I’ve recently been reading quite a bit about games in education. The ECT program at Steinhardt has an entire course on games, and I have to admit I’m not all that keen on them (simulations are, in my mind, a different but related genre, by the way). It’s not because I don’t think they have value; I absolutely do. And it’s not because I dislike playing them; while I would never colour myself with the Gaming Crayon, I definitely like to play, but rarely for extended periods. After an hour I tend to lose interest, and I’m not sure why. However, I will admit to having spent more than my fair share with the Nintendo Wii (which I specifically did not buy because I knew I would never study), and my all-time game definitely has to be Tetris. I’m also a big fan of the classic ’80s Atari games like E.T., Frogger, and PacMan. I like playing games more with other people than by myself, and I definitely see their social value. Many of the articles I’ve been reading for Frank’s class have lauded educational games because of their problem-solving features, their adept story-telling and story-weaving, their promotion of positive emotions, and many other features that help explain, on a cognitive psychological level, why games help foster learning. And I understand that games can be totally, wildly fun and involving and still teach. I get all of this, and for the most part, I agree with it.

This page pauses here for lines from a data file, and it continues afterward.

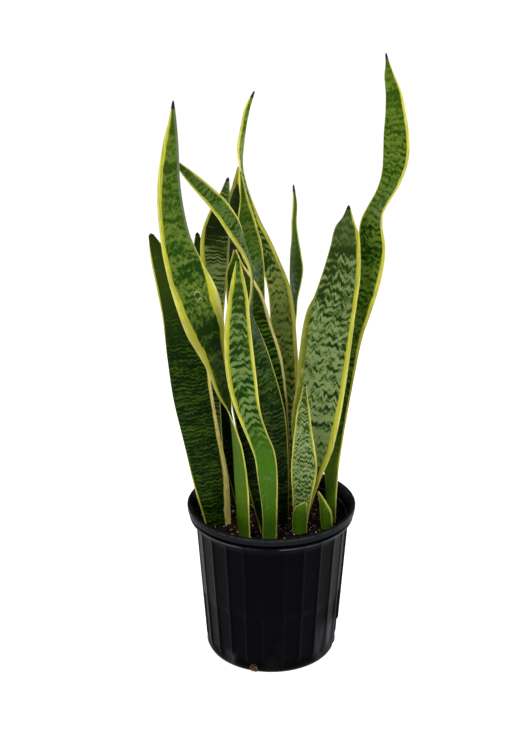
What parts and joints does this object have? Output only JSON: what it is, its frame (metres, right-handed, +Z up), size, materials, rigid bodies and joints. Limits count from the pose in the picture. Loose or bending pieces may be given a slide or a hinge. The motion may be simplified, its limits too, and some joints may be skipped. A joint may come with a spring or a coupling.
{
  "type": "potted snake plant",
  "caption": "Flat sword-shaped succulent leaves, banded green with yellow margins, standing upright and twisting in the soil of a fluted black nursery pot.",
  "frame": {"origin": "middle of the pot's underside, on the surface that it stands on", "axes": "+Z up along the leaves, -Y towards the front of the plant, +X to the viewer's right"},
  "size_m": [0.3516, 0.2521, 0.8482],
  "materials": {
    "pot": "satin",
    "soil": "matte",
    "sage": "satin",
    "green": "satin",
    "dark": "satin"
  },
  "bodies": {
    "root": {"pot": "pot", "soil": "soil", "leaf_left_broad": "dark", "leaf_left_tall": "sage", "leaf_left_back": "dark", "leaf_back_dark": "dark", "leaf_crossing": "dark", "leaf_front": "sage", "leaf_centre_green": "green", "leaf_centre_dark": "dark", "leaf_centre_tall": "green", "leaf_centre_broad": "dark", "leaf_front_shaded": "dark", "leaf_back_narrow": "dark", "leaf_right_broad": "sage", "leaf_right_tall": "green", "leaf_right_short": "sage", "sheath_right_short": "green", "sheath_right_tall": "green"}
  },
  "joints": []
}
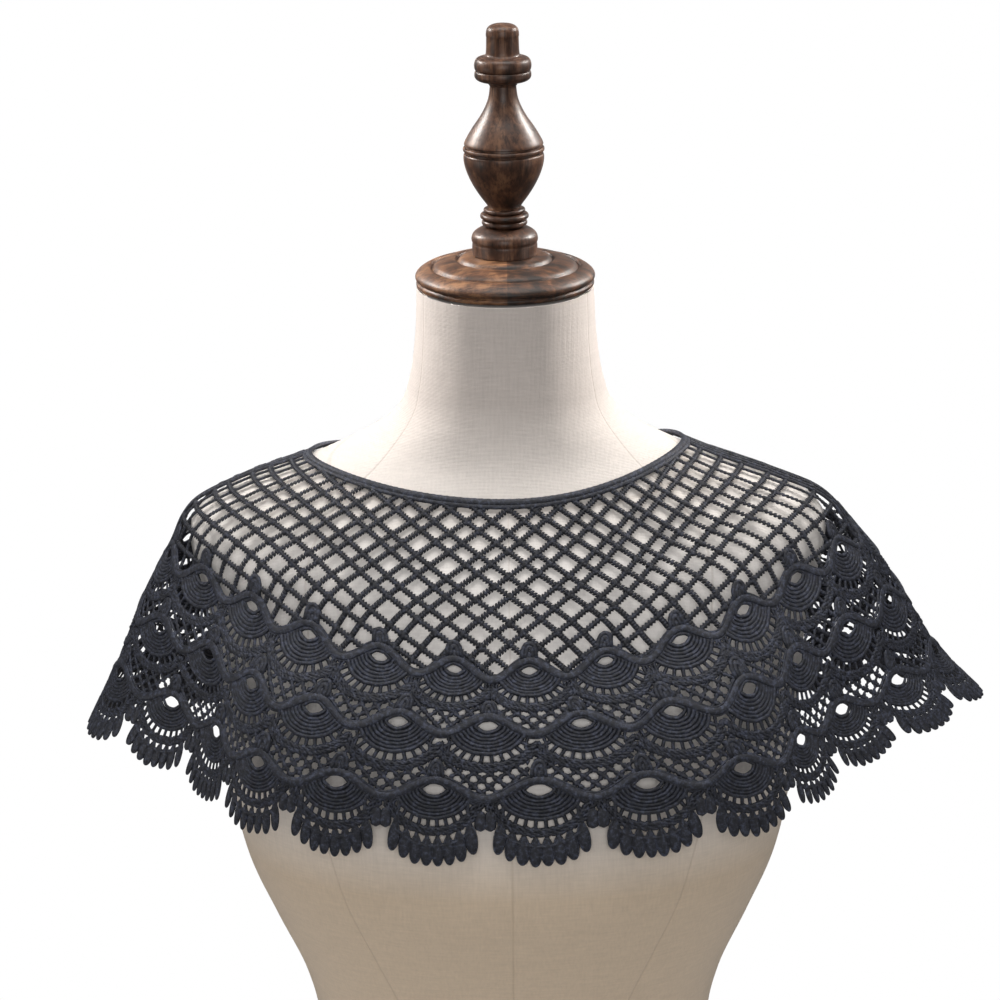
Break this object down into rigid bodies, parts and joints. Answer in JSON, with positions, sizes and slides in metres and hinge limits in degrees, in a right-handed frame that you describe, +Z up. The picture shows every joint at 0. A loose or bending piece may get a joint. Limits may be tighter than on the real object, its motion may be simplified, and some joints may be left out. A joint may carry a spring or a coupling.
{
  "type": "lace shawl on a dress form",
  "caption": "Shoulder-length black guipure lace shawl with an open net yoke, waving padded braids, fans and a petalled scalloped hem, on a limbless linen dress form with a turned finial",
  "frame": {"origin": "the middle of the form's flat base, on the form's upright axis", "axes": "+X to the right as seen from the front, -Y out of the chest, +Z up the neck to the finial"},
  "size_m": [0.5488, 0.2738, 0.8741],
  "materials": {
    "black_lace": "matt black guipure lace of twisted cotton cords",
    "linen_cover": "fine undyed linen stretched over a foam body",
    "turned_walnut": "dark walnut, turned and varnished to a gloss"
  },
  "bodies": {
    "root": {"torso": "linen_cover", "neck_cap": "turned_walnut", "finial": "turned_walnut", "neck_binding": "black_lace", "yoke_front": "black_lace", "yoke_back": "black_lace", "border_front": "black_lace", "border_back": "black_lace"}
  },
  "joints": []
}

If you had asked me a few weeks ago why I don’t think games will be big in schools, I probably wouldn’t have been able to tell you why. I simply haven’t been able to articulate the reason why I don’t think they will ever really be incorporated and integrated into schools.

Until now.

I read this article by Constance Steinkuehler at the University of Madison-Wisconsin and Dmitri Williams at the University of Illinois: “Where Everybody Knows Your (Screen) Name: Online Games as ‘Third Places’.” (BTW, you can see the article with my highlights and annotations via Diigo here, in case you are interested.) The article is about how online games, in a social-networking kind of way, provide “Third Places” for users to hang out, share, explore, and learn. I totally agree with this comparison. The article goes into depths comparing various games and users to the definition of Third Places as defined by Ray Oldenburg in The Great Good Place: Cafes, Coffee Shops, Bookstores, Bars, Hair Salons, and Other Hangouts at the Heart of a Community.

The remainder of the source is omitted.